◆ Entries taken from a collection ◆
==============================

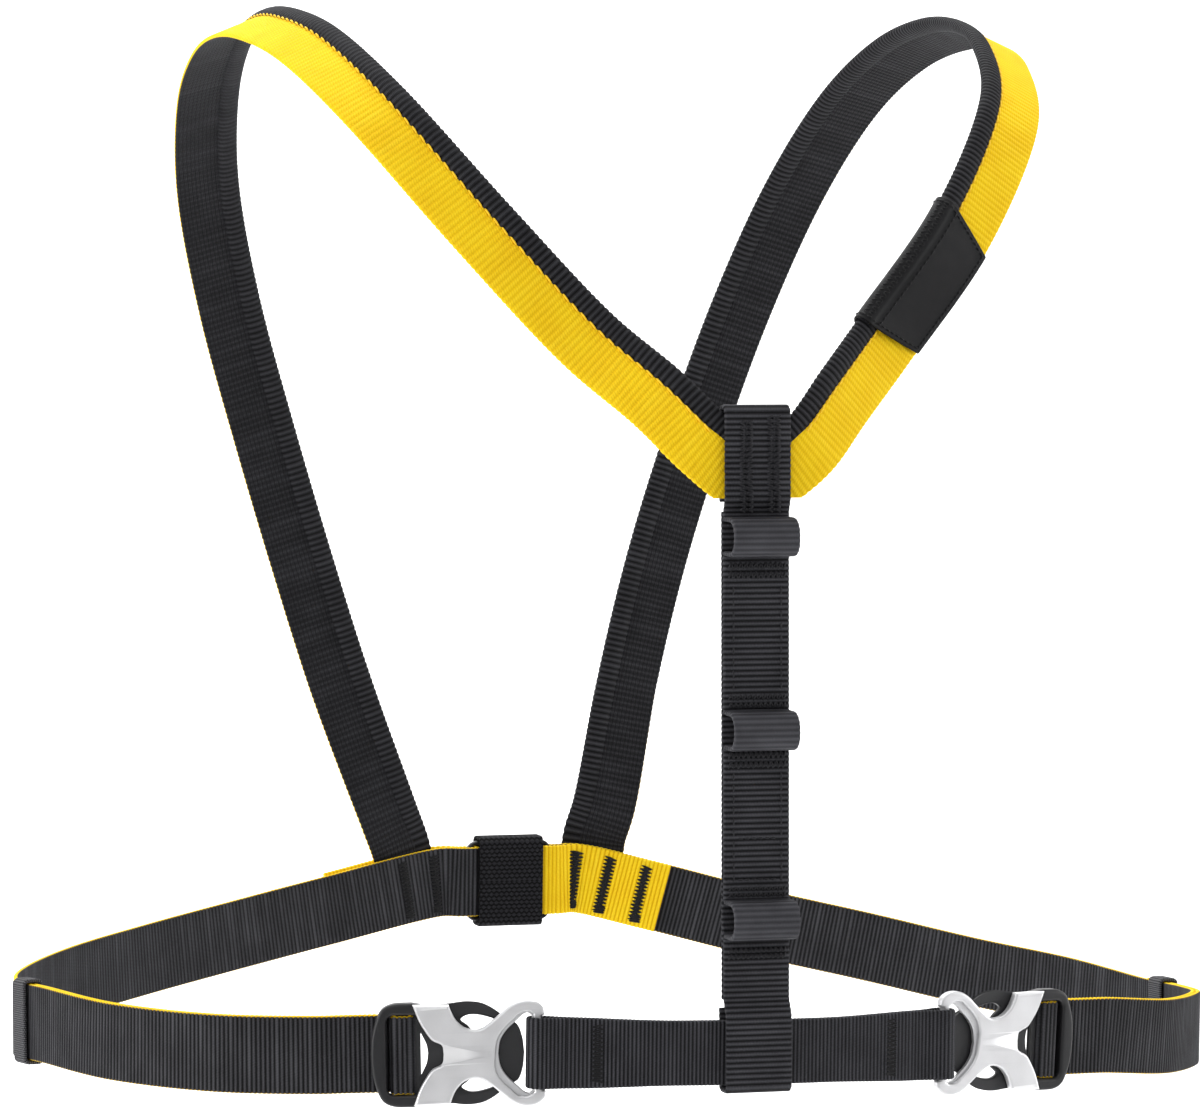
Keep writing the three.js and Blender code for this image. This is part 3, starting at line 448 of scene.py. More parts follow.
def webbingMaterial(name, look):
    # ribs across the strap, with painted shade in their valleys and a painted highlight on their crests,
    # yarns along it, and another colour on the other face
    fixed = {"Roughness": look["roughness"], "Specular IOR Level": look["specular"],
             "Sheen Weight": look["sheen"], "Sheen Roughness": 0.45}
    material, tree, shader = newMaterial(name, fixed)
    uv = addNode(tree, "ShaderNodeUVMap", uv_map="strap").outputs[0]
    split = addNode(tree, "ShaderNodeSeparateXYZ", {0: uv})
    u, v = split.outputs[0], split.outputs[1]
    rib = maths(tree, "FRACT", maths(tree, "DIVIDE", u, look["pitch"]))
    fromCrest = maths(tree, "ABSOLUTE", maths(tree, "SUBTRACT", rib, 0.5))
    # painted shade: the valleys between the ribs are darkened
    valley = ramp(tree, fromCrest, look["valley"], 0.5)
    # painted highlight: the rib crests are lightened
    crestHighlight = maths(tree, "MULTIPLY", ramp(tree, fromCrest, 0.26, 0.04), look["crestHighlight"])
    ribNumber = maths(tree, "FLOOR", maths(tree, "DIVIDE", u, look["pitch"]))
    # yarns lie side by side across the strap, and step by half a yarn from rib to rib
    shift = maths(tree, "MULTIPLY", ribNumber, look["yarn"] / 2)
    yarnAt = maths(tree, "DIVIDE", maths(tree, "ADD", v, shift), look["yarn"])
    slant = maths(tree, "ADD", yarnAt, maths(tree, "MULTIPLY", rib, look["slant"]))
    yarn = maths(tree, "ABSOLUTE", maths(tree, "SINE", maths(tree, "MULTIPLY", slant, math.pi)))
    stretched = addNode(tree, "ShaderNodeCombineXYZ", {0: u, 1: maths(tree, "MULTIPLY", v, 3.0)})
    fibre = noise(tree, stretched.outputs[0], 2.2, 3.0)
    patchy = noise(tree, uv, 0.07, 2.0)
    # some ribs catch more light than their neighbours
    ribPlace = {0: maths(tree, "MULTIPLY", ribNumber, 0.37), 1: maths(tree, "MULTIPLY", v, 0.008)}
    streak = noise(tree, addNode(tree, "ShaderNodeCombineXYZ", ribPlace).outputs[0], 3.0, 1.0)
    streak = ramp(tree, streak, 0.48, 0.72, 0.0, look["streak"])
    face = addNode(tree, "ShaderNodeAttribute", attribute_name="face").outputs["Fac"]
    wobble = maths(tree, "MULTIPLY_ADD", valley, look["bead"], look["edge"])
    inner = ramp(tree, maths(tree, "SUBTRACT", face, wobble), 0.12, -0.12)
    tones = []
    for side in ("outer", "inner"):
        base, dark, bright = look[side]
        tone = blendColours(tree, ramp(tree, fibre, 0.3, 0.75, 0.0, 0.45), base, bright)
        # painted highlight on the rib crests
        tone = blendColours(tree, crestHighlight, tone, bright)
        tone = blendColours(tree, streak, tone, bright)
        tone = blendColours(tree, maths(tree, "MULTIPLY", ramp(tree, yarn, 0.5, 0.0), 0.55), tone, dark)
        # painted shade in the rib valleys
        tone = blendColours(tree, maths(tree, "MULTIPLY", valley, look["valleyShade"]), tone, dark)
        tones.append(tone)
    tone = blendColours(tree, inner, tones[0], tones[1])
    # painted highlight on the loops that stand well out from the strap
    if look.get("paintedLoopHighlight"):
        paintedLoopHighlight = addNode(tree, "ShaderNodeAttribute", attribute_name="paintedLoopHighlight").outputs["Fac"]
        tone = blendColours(tree, maths(tree, "MULTIPLY", paintedLoopHighlight, look["paintedLoopHighlight"]), tone, look["outer"][2])
    tone = blendColours(tree, ramp(tree, patchy, 0.3, 0.75, 0.0, 0.25), tone, (0, 0, 0, 1), "SOFT_LIGHT")
    tree.links.new(tone, shader.inputs["Base Color"])
    if look.get("waffle"):  # the inner face is woven in small squares
        square = maths(tree, "FRACT", maths(tree, "DIVIDE", v, look["waffle"]))
        gap = ramp(tree, maths(tree, "ABSOLUTE", maths(tree, "SUBTRACT", square, 0.5)), 0.3, 0.5)
        gap = maths(tree, "MULTIPLY", gap, inner)
        yarn = maths(tree, "SUBTRACT", yarn, maths(tree, "MULTIPLY", gap, 1.6))
        darker = blendColours(tree, maths(tree, "MULTIPLY", gap, 0.6), tone, look["inner"][1])
        tree.links.new(darker, shader.inputs["Base Color"])
    relief = maths(tree, "MULTIPLY_ADD", yarn, 0.55, maths(tree, "MULTIPLY", fibre, 0.6))
    setBump(tree, shader, relief, look["bump"] * 0.001, 0.9)
    return material


blackCloth = [colour(22, 22, 24), colour(2, 2, 3), colour(66, 66, 70)]
yellowCloth = [colour(236, 196, 10), colour(205, 158, 0), colour(246, 217, 50)]
# each look sets how strong the painted highlight on the rib crests and the painted shade in the rib valleys
# are
webbingLook = {
    "belt": {"pitch": 1.5, "yarn": 0.5, "slant": 0.5, "roughness": 0.66, "specular": 0.09,
             "sheen": 0.0, "streak": 0.4, "bead": 0.2, "edge": 0.65, "valley": 0.25,
             "valleyShade": 0.9, "crestHighlight": 0.45, "bump": 0.12,
             "outer": [colour(26, 26, 28), colour(2, 2, 3), colour(84, 84, 88)],
             "inner": yellowCloth},
    "yellow": {"pitch": 2.05, "yarn": 0.9, "slant": 0.9, "roughness": 0.72, "specular": 0.1,
               "sheen": 0.02, "streak": 0.25, "bead": 0.25, "edge": -0.6, "valley": 0.16, "valleyShade": 0.3,
               "crestHighlight": 0.3, "bump": 0.12, "waffle": 1.45,
               "outer": yellowCloth, "inner": blackCloth},
    "black": {"pitch": 2.05, "yarn": 0.5, "slant": 0.5, "roughness": 0.64, "specular": 0.09,
              "sheen": 0.0, "streak": 0.2, "bead": 0.0, "edge": -3.0, "valley": 0.22, "valleyShade": 0.95,
              "crestHighlight": 0.5, "bump": 0.12,
              "outer": blackCloth, "inner": blackCloth},
}
beltCloth = webbingMaterial("belt webbing, black and yellow", webbingLook["belt"])
strapCloth = webbingMaterial("shoulder webbing, yellow and black", webbingLook["yellow"])
tubeCloth = webbingMaterial("tubular edge, black", webbingLook["black"])
frontCloth = [colour(32, 32, 35), colour(2, 2, 3), colour(84, 84, 89)]
frontLook = {**webbingLook["black"], "outer": frontCloth, "inner": frontCloth}
# its loops get a painted highlight where they stand out
centreCloth = webbingMaterial("centre webbing, black", {**frontLook, "pitch": 1.75, "paintedLoopHighlight": 0.4})
bandCloth = webbingMaterial("front band webbing, black", {**frontLook, "pitch": 1.3})
print("cloth materials made")


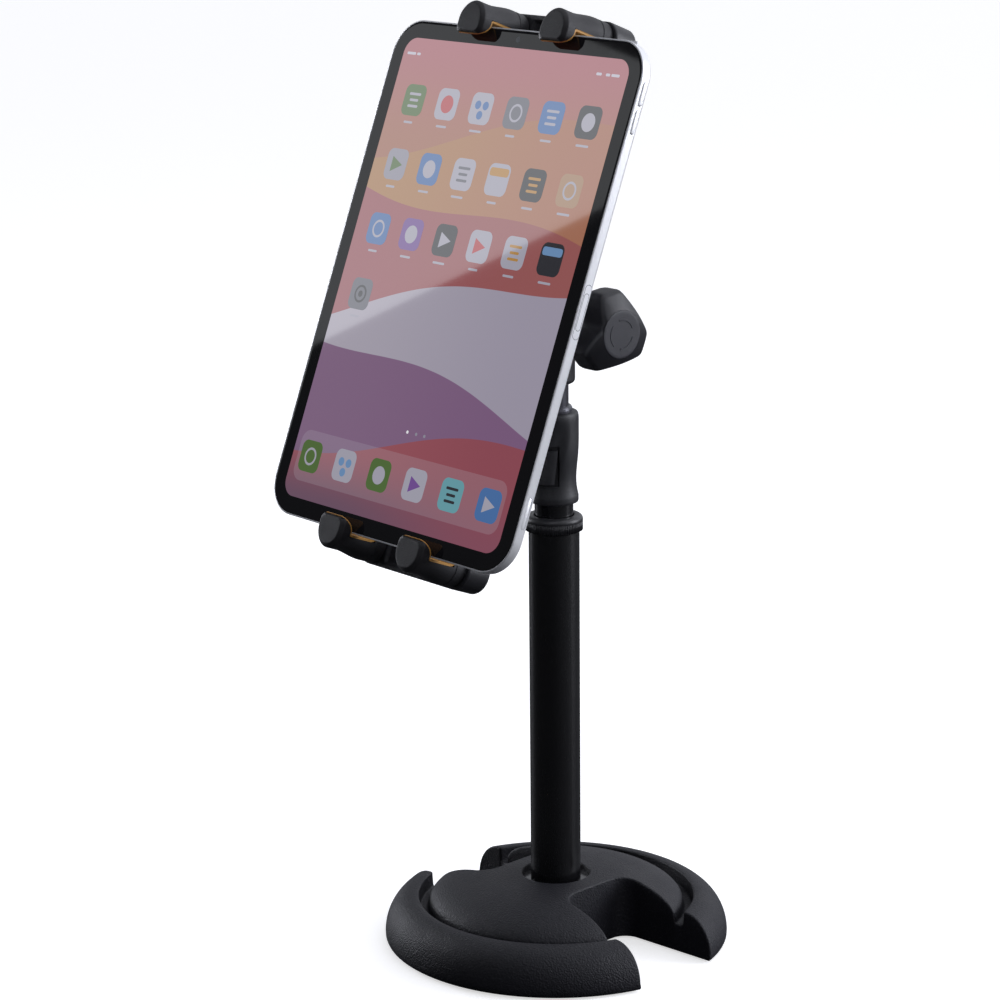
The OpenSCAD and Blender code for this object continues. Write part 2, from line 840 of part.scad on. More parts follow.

==============================

◆ WRITTEN TASK ◆
Each entry above is to be quoted exactly.

◆ CORRECT RESPONSE ◆
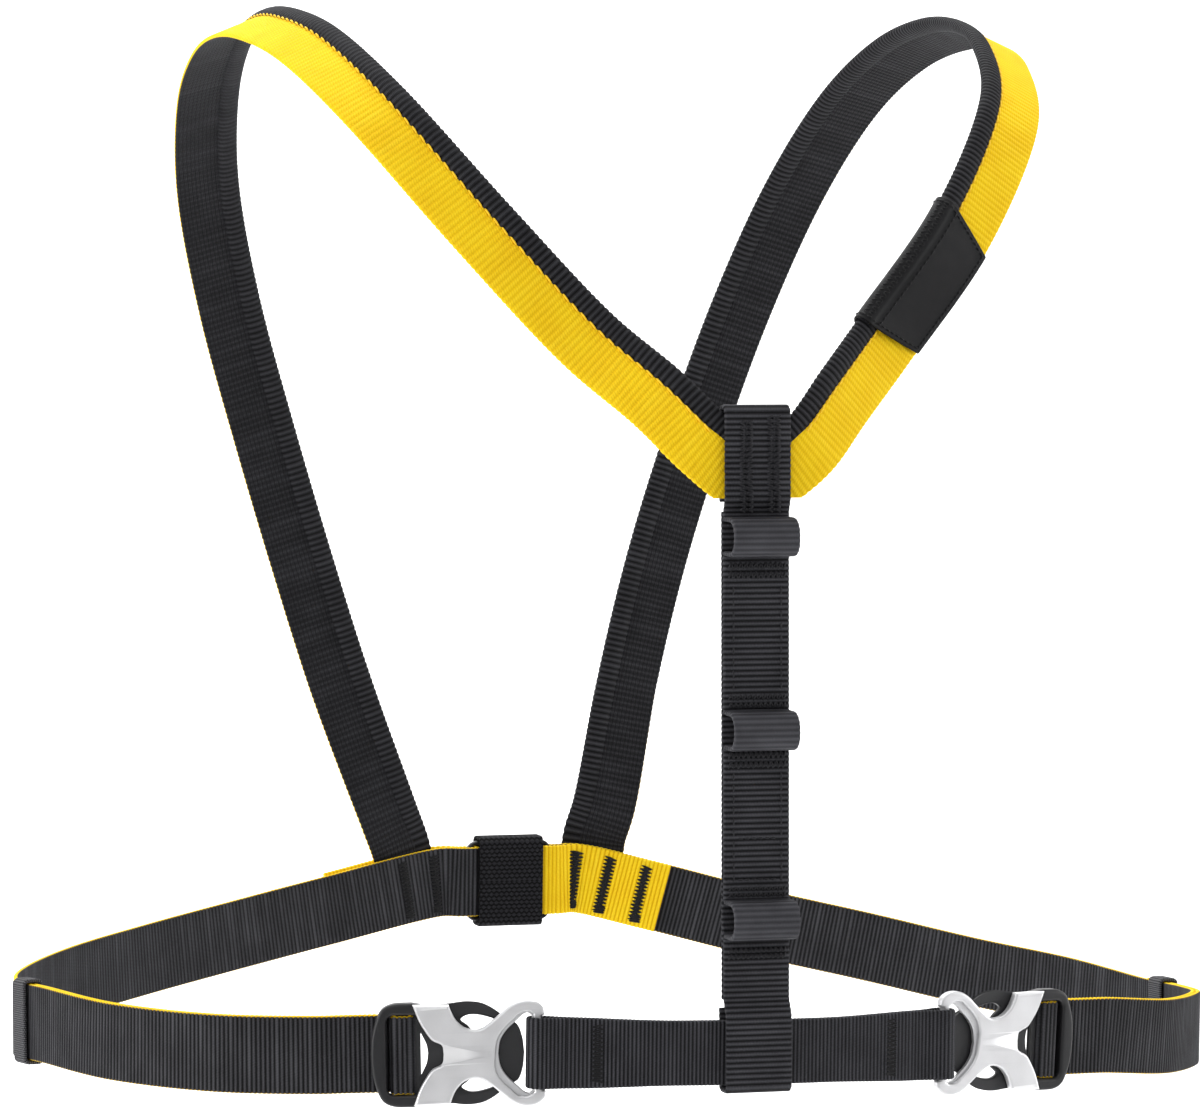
Keep writing the three.js and Blender code for this image. This is part 3, starting at line 448 of scene.py. More parts follow.
def webbingMaterial(name, look):
    # ribs across the strap, with painted shade in their valleys and a painted highlight on their crests,
    # yarns along it, and another colour on the other face
    fixed = {"Roughness": look["roughness"], "Specular IOR Level": look["specular"],
             "Sheen Weight": look["sheen"], "Sheen Roughness": 0.45}
    material, tree, shader = newMaterial(name, fixed)
    uv = addNode(tree, "ShaderNodeUVMap", uv_map="strap").outputs[0]
    split = addNode(tree, "ShaderNodeSeparateXYZ", {0: uv})
    u, v = split.outputs[0], split.outputs[1]
    rib = maths(tree, "FRACT", maths(tree, "DIVIDE", u, look["pitch"]))
    fromCrest = maths(tree, "ABSOLUTE", maths(tree, "SUBTRACT", rib, 0.5))
    # painted shade: the valleys between the ribs are darkened
    valley = ramp(tree, fromCrest, look["valley"], 0.5)
    # painted highlight: the rib crests are lightened
    crestHighlight = maths(tree, "MULTIPLY", ramp(tree, fromCrest, 0.26, 0.04), look["crestHighlight"])
    ribNumber = maths(tree, "FLOOR", maths(tree, "DIVIDE", u, look["pitch"]))
    # yarns lie side by side across the strap, and step by half a yarn from rib to rib
    shift = maths(tree, "MULTIPLY", ribNumber, look["yarn"] / 2)
    yarnAt = maths(tree, "DIVIDE", maths(tree, "ADD", v, shift), look["yarn"])
    slant = maths(tree, "ADD", yarnAt, maths(tree, "MULTIPLY", rib, look["slant"]))
    yarn = maths(tree, "ABSOLUTE", maths(tree, "SINE", maths(tree, "MULTIPLY", slant, math.pi)))
    stretched = addNode(tree, "ShaderNodeCombineXYZ", {0: u, 1: maths(tree, "MULTIPLY", v, 3.0)})
    fibre = noise(tree, stretched.outputs[0], 2.2, 3.0)
    patchy = noise(tree, uv, 0.07, 2.0)
    # some ribs catch more light than their neighbours
    ribPlace = {0: maths(tree, "MULTIPLY", ribNumber, 0.37), 1: maths(tree, "MULTIPLY", v, 0.008)}
    streak = noise(tree, addNode(tree, "ShaderNodeCombineXYZ", ribPlace).outputs[0], 3.0, 1.0)
    streak = ramp(tree, streak, 0.48, 0.72, 0.0, look["streak"])
    face = addNode(tree, "ShaderNodeAttribute", attribute_name="face").outputs["Fac"]
    wobble = maths(tree, "MULTIPLY_ADD", valley, look["bead"], look["edge"])
    inner = ramp(tree, maths(tree, "SUBTRACT", face, wobble), 0.12, -0.12)
    tones = []
    for side in ("outer", "inner"):
        base, dark, bright = look[side]
        tone = blendColours(tree, ramp(tree, fibre, 0.3, 0.75, 0.0, 0.45), base, bright)
        # painted highlight on the rib crests
        tone = blendColours(tree, crestHighlight, tone, bright)
        tone = blendColours(tree, streak, tone, bright)
        tone = blendColours(tree, maths(tree, "MULTIPLY", ramp(tree, yarn, 0.5, 0.0), 0.55), tone, dark)
        # painted shade in the rib valleys
        tone = blendColours(tree, maths(tree, "MULTIPLY", valley, look["valleyShade"]), tone, dark)
        tones.append(tone)
    tone = blendColours(tree, inner, tones[0], tones[1])
    # painted highlight on the loops that stand well out from the strap
    if look.get("paintedLoopHighlight"):
        paintedLoopHighlight = addNode(tree, "ShaderNodeAttribute", attribute_name="paintedLoopHighlight").outputs["Fac"]
        tone = blendColours(tree, maths(tree, "MULTIPLY", paintedLoopHighlight, look["paintedLoopHighlight"]), tone, look["outer"][2])
    tone = blendColours(tree, ramp(tree, patchy, 0.3, 0.75, 0.0, 0.25), tone, (0, 0, 0, 1), "SOFT_LIGHT")
    tree.links.new(tone, shader.inputs["Base Color"])
    if look.get("waffle"):  # the inner face is woven in small squares
        square = maths(tree, "FRACT", maths(tree, "DIVIDE", v, look["waffle"]))
        gap = ramp(tree, maths(tree, "ABSOLUTE", maths(tree, "SUBTRACT", square, 0.5)), 0.3, 0.5)
        gap = maths(tree, "MULTIPLY", gap, inner)
        yarn = maths(tree, "SUBTRACT", yarn, maths(tree, "MULTIPLY", gap, 1.6))
        darker = blendColours(tree, maths(tree, "MULTIPLY", gap, 0.6), tone, look["inner"][1])
        tree.links.new(darker, shader.inputs["Base Color"])
    relief = maths(tree, "MULTIPLY_ADD", yarn, 0.55, maths(tree, "MULTIPLY", fibre, 0.6))
    setBump(tree, shader, relief, look["bump"] * 0.001, 0.9)
    return material


blackCloth = [colour(22, 22, 24), colour(2, 2, 3), colour(66, 66, 70)]
yellowCloth = [colour(236, 196, 10), colour(205, 158, 0), colour(246, 217, 50)]
# each look sets how strong the painted highlight on the rib crests and the painted shade in the rib valleys
# are
webbingLook = {
    "belt": {"pitch": 1.5, "yarn": 0.5, "slant": 0.5, "roughness": 0.66, "specular": 0.09,
             "sheen": 0.0, "streak": 0.4, "bead": 0.2, "edge": 0.65, "valley": 0.25,
             "valleyShade": 0.9, "crestHighlight": 0.45, "bump": 0.12,
             "outer": [colour(26, 26, 28), colour(2, 2, 3), colour(84, 84, 88)],
             "inner": yellowCloth},
    "yellow": {"pitch": 2.05, "yarn": 0.9, "slant": 0.9, "roughness": 0.72, "specular": 0.1,
               "sheen": 0.02, "streak": 0.25, "bead": 0.25, "edge": -0.6, "valley": 0.16, "valleyShade": 0.3,
               "crestHighlight": 0.3, "bump": 0.12, "waffle": 1.45,
               "outer": yellowCloth, "inner": blackCloth},
    "black": {"pitch": 2.05, "yarn": 0.5, "slant": 0.5, "roughness": 0.64, "specular": 0.09,
              "sheen": 0.0, "streak": 0.2, "bead": 0.0, "edge": -3.0, "valley": 0.22, "valleyShade": 0.95,
              "crestHighlight": 0.5, "bump": 0.12,
              "outer": blackCloth, "inner": blackCloth},
}
beltCloth = webbingMaterial("belt webbing, black and yellow", webbingLook["belt"])
strapCloth = webbingMaterial("shoulder webbing, yellow and black", webbingLook["yellow"])
tubeCloth = webbingMaterial("tubular edge, black", webbingLook["black"])
frontCloth = [colour(32, 32, 35), colour(2, 2, 3), colour(84, 84, 89)]
frontLook = {**webbingLook["black"], "outer": frontCloth, "inner": frontCloth}
# its loops get a painted highlight where they stand out
centreCloth = webbingMaterial("centre webbing, black", {**frontLook, "pitch": 1.75, "paintedLoopHighlight": 0.4})
bandCloth = webbingMaterial("front band webbing, black", {**frontLook, "pitch": 1.3})
print("cloth materials made")


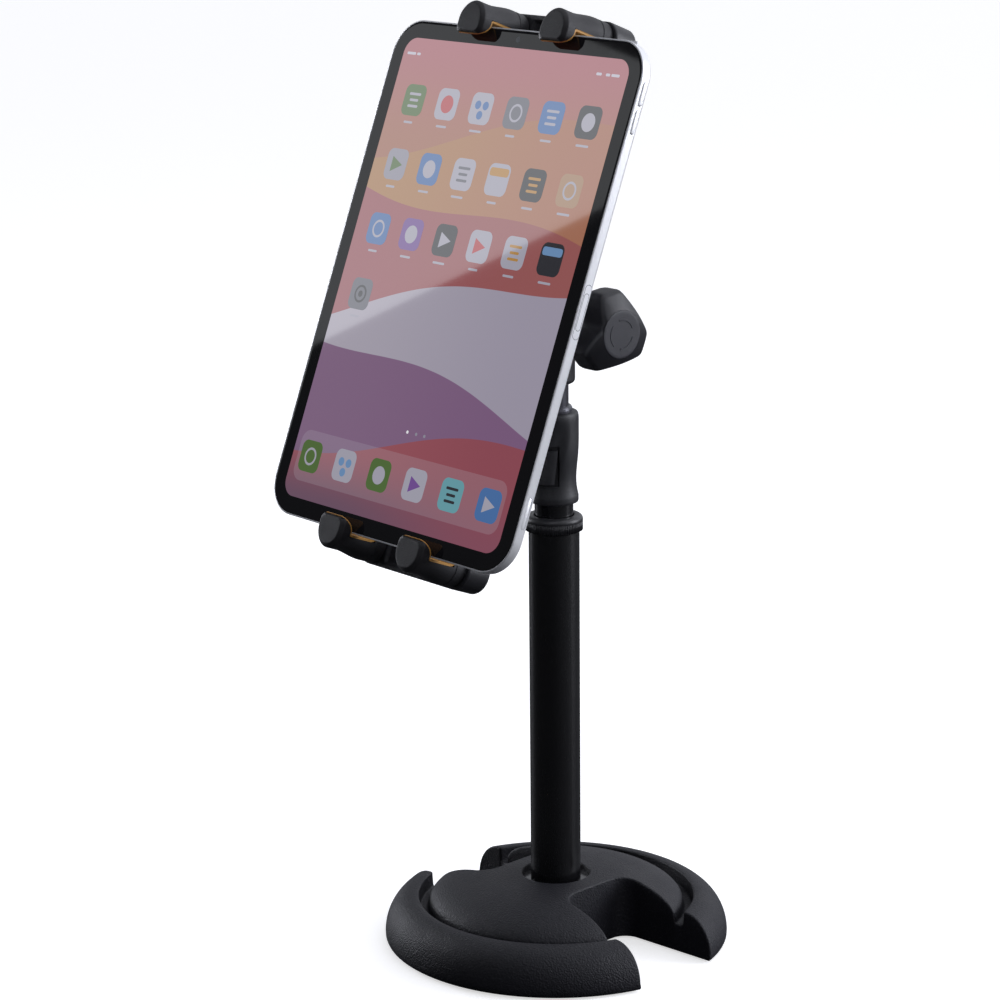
The OpenSCAD and Blender code for this object continues. Write part 2, from line 840 of part.scad on. More parts follow.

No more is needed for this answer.